"A pirataria ameaça o mundo do vinho"
É o que diz Ciro Lilla, dono da importadora Mistral, uma das mais prestigiadas do mercado brasileiro
Da Redação
Publicado em 14 de outubro de 2010 às 14h41.
A pirataria já prejudica um setor que poderia parecer ileso à pirataria. A vitivinicultura já sofre também com cópias grosseiras. Dono da importadora Mistral, uma das mais prestigiadas do mercado brasileiro, o empresário Ciro Lilla é um dos representantes da iniciativa privada junto ao governo para tornar o preço dos vinhos finos mais acessível à população brasileira. Um dos grandes obstáculos a esse objetivo, no entanto, é a pirataria. Durante uma conversa com EXAME sobre o mercado de champanhes, Lilla falou sobre o assunto.
EXAME Você distribui dois champanhes de luxo no mercado, o Pol Roger Cuvée Sir Winston Churchill e o Bollinger RD. Eles são muito vendidos?
Ciro Lilla Não. Somos uma importadora caracterizada por vender grandes vinhos, mas não os de luxo. É claro que existe uma procura, mas ela é pequena, porque o público em geral não liga muito para as cuvées de prestige. Além disso, o consumo de champanhes diminuiu nos últimos tempos por conta da ascensão dos proseccos. É uma moda que vai passar, mas ainda incomoda os champanhes.
EXAME Qual é o consumo médio de champanhe no Brasil?
Lilla Não saberia dizer exatamente, mas é muito pequeno. Para você ter uma idéia, o consumo de vinhos em geral no Brasil é de 1,8 litro por ano por habitante, sendo que 80% desse volume são vinhos de garrafão. Os vinhos finos, que consumimos à mesa, são absoluta minoria, somente 0,4 litro por ano por habitante.
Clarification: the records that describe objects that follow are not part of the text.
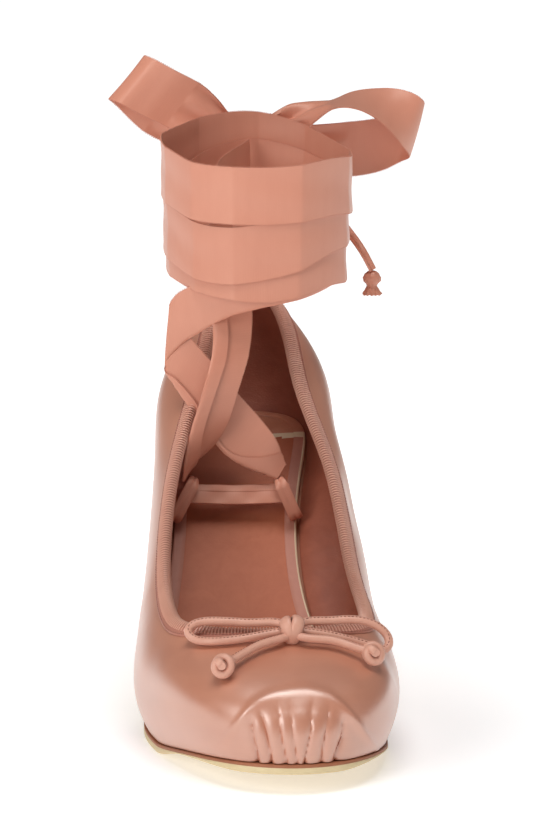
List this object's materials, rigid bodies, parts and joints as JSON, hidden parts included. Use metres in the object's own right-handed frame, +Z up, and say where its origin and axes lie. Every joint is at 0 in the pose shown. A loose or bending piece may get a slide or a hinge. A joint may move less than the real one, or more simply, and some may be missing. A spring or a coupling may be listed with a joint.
{
  "type": "ankle tie pump",
  "caption": "High-heeled satin pump for the right foot, with a pleated toe, a cord bow on the vamp and a ribbon tied round the ankle.",
  "frame": {"origin": "on the floor under the middle of the ball's tread", "axes": "+Z up, -Y towards the toe, +Y towards the heel, +X towards the inner side of the right foot"},
  "size_m": [0.1162, 0.2252, 0.2175],
  "materials": {
    "satin": "rose satin with a soft sheen",
    "ribbon_satin": "satin ribbon with a picot edge",
    "binding": "ribbed grosgrain tape",
    "cord_satin": "satin cord with a stitched seam",
    "sole_leather": "pale smooth sole leather with a brown upper strip",
    "sock_leather": "brown-red sock leather",
    "lift_rubber": "dull brown"
  },
  "bodies": {
    "root": {"upper": "satin", "heel": "satin", "topline_binding": "binding", "outsole": "sole_leather", "insole": "sock_leather", "top_lift": "lift_rubber", "tie_turn_low": "ribbon_satin", "tie_turn_middle": "ribbon_satin", "tie_turn_top": "ribbon_satin", "tie_riser_inner": "ribbon_satin", "tie_riser_outer": "ribbon_satin", "tie_instep": "ribbon_satin", "ribbon_loop_outer": "ribbon_satin", "ribbon_loop_inner": "ribbon_satin", "tie_knot": "ribbon_satin", "tie_bow_outer": "ribbon_satin", "tie_bow_inner": "ribbon_satin", "tie_tail_inner": "ribbon_satin", "tie_tail_outer": "ribbon_satin", "tie_tail_inner_knot": "ribbon_satin", "tie_tail_outer_knot": "ribbon_satin", "bow_knot": "cord_satin", "bow_loop_outer": "cord_satin", "bow_loop_inner": "cord_satin", "bow_end_outer": "cord_satin", "bow_end_inner": "cord_satin", "bow_end_outer_knot": "cord_satin", "bow_end_inner_knot": "cord_satin"}
  },
  "joints": []
}
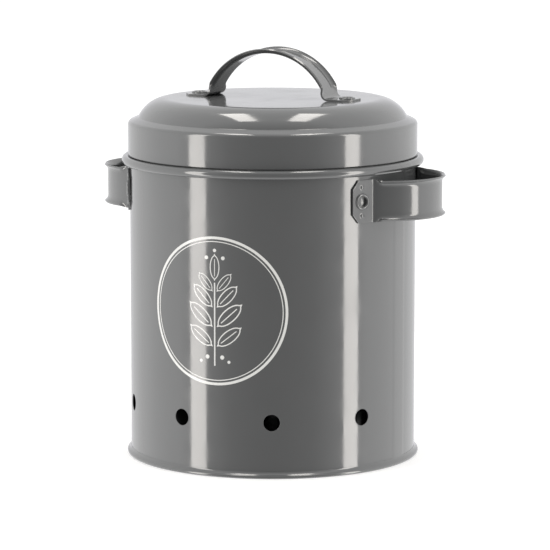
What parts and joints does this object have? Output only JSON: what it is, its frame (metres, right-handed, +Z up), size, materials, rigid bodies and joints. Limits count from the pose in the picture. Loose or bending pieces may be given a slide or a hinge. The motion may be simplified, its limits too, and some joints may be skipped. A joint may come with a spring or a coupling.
{
  "type": "onion storage box",
  "caption": "Round sheet-steel onion keeper with a lift-off domed lid, strap handles and a row of air holes near the foot.",
  "frame": {"origin": "centre of the foot, on the surface it stands on", "axes": "+Z up along the canister's axis, +X towards the right handle, -Y towards the printed front"},
  "size_m": [0.2092, 0.1742, 0.2351],
  "materials": {
    "enamel": "glossy mid-grey enamel with a faint orange-peel surface",
    "rivets": "tubular steel rivets under the same glossy grey enamel",
    "print": "thin white screen print on the front"
  },
  "bodies": {
    "canister": {"body_shell": "enamel", "base_pan": "enamel", "right_handle": "enamel", "left_handle": "enamel", "right_front_rivet": "rivets", "right_rear_rivet": "rivets", "left_front_rivet": "rivets", "left_rear_rivet": "rivets"},
    "lid": {"lid_shell": "enamel", "lid_handle": "enamel", "lid_right_rivet": "rivets", "lid_left_rivet": "rivets"}
  },
  "joints": [
    {"name": "lid_lift", "type": "slide", "parent": "canister", "child": "lid", "axis": [0, 0, 1], "range_m": [0, 0.08]}
  ]
}
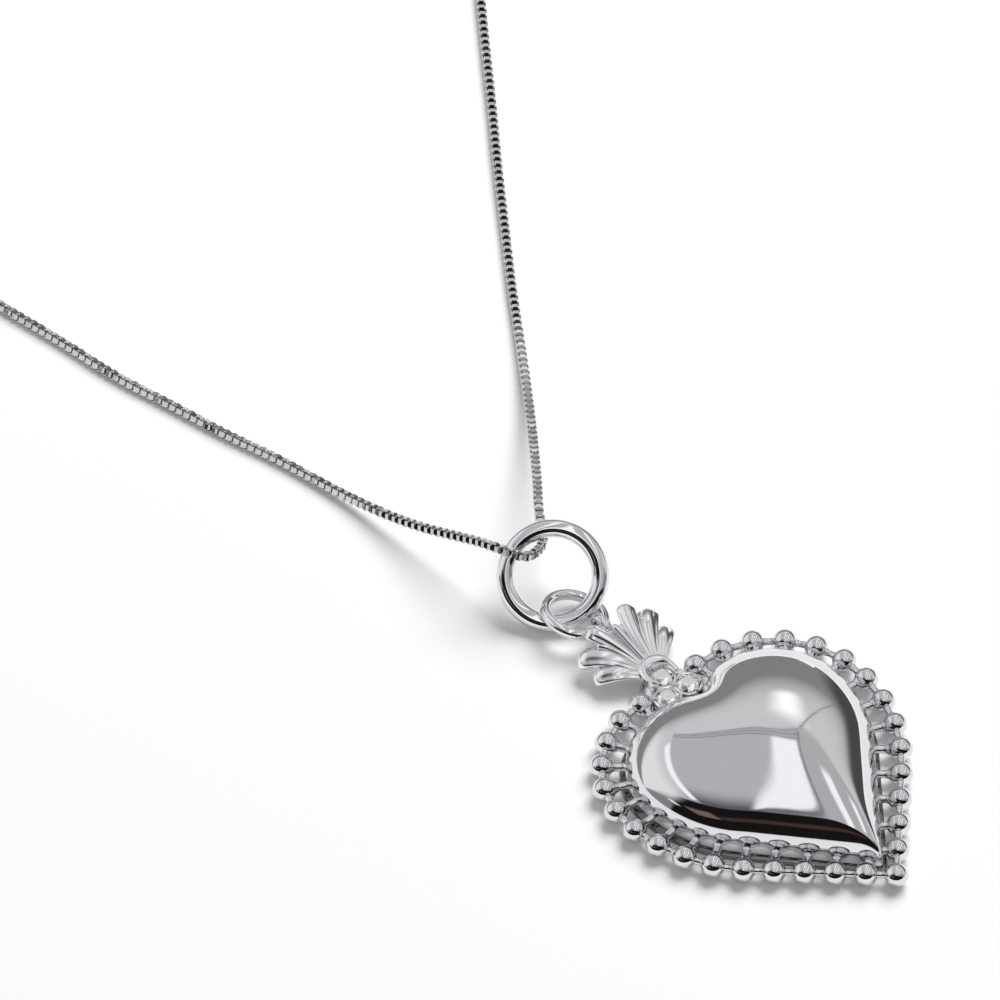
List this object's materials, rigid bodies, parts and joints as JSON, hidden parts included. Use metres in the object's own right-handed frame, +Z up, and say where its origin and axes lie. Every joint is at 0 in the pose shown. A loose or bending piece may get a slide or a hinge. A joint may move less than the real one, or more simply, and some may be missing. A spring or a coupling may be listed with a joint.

Os champanhes estão dentro desse universo, o que significa que temos um imenso potencial de crescimento. Para você ter uma idéia, o consumo na Argentina é de 30 litros por ano por habitante.
EXAME Esse número está estagnado ou o consumo está crescendo?
Lilla Temos a sensação de que o consumo está aumentando, mas as estatísticas oficiais não mostram isso. Por isso, acreditamos que, infelizmente, o contrabando chegou ao mundo do vinho.
EXAME Pirataria de vinhos finos?
Lilla É um fenômeno recente. No fundo, precisamos mudar a cultura que o brasileiro tem em relação ao vinho. A população média acha vinho uma coisa chique, que só pode ser consumido durante uma ocasião especial. Somente quando seu consumo for incorporado no dia-a-dia é que o consumo irá disparar. Na Argentina, os operários chegam em casa à noite e tomam vinho. Pode ser só uma taça, mas não importa. É um hábito. Só que, para termos esse cenário no Brasil, é necessário ganhar a classe média, e isso só acontece se tivermos vinhos mais baratos. É esse nicho que a pirataria está atacando.
EXAME O que pode ser feito de concreto para mudar esse quadro?
Lilla Estamos tentando, junto ao governo, mudar a legislação em relação ao vinho para importá-lo com mais facilidade. Além disso, é preciso mudar a imagem do vinho. Muitos o vêem apenas como uma bebida alcoólica, o que tornaria o estímulo ao consumo uma espécie de apologia ao consumo de álcool. Nós que vivemos o mundo do vinho, e a imensa maioria dos consumidores, sabemos que ninguém toma vinho com esse objetivo. É um alimento, e merece ser tratado como tal. Já enxergamos algumas iniciativas pontuais, como por exemplo o aumento na venda de meia garrafa, para casais consumirem à noite, porque o médico mandou. Aliás, se o vinho é algo reconhecidamente saudável e recomendado por médicos, não pode ter um tratamento tão punitivo como tem agora em termos de impostos. 25% é uma alíquota indecente. Não estamos pedindo isenção, mas uma tributação mais justa. Só assim conseguiremos combater a pirataria.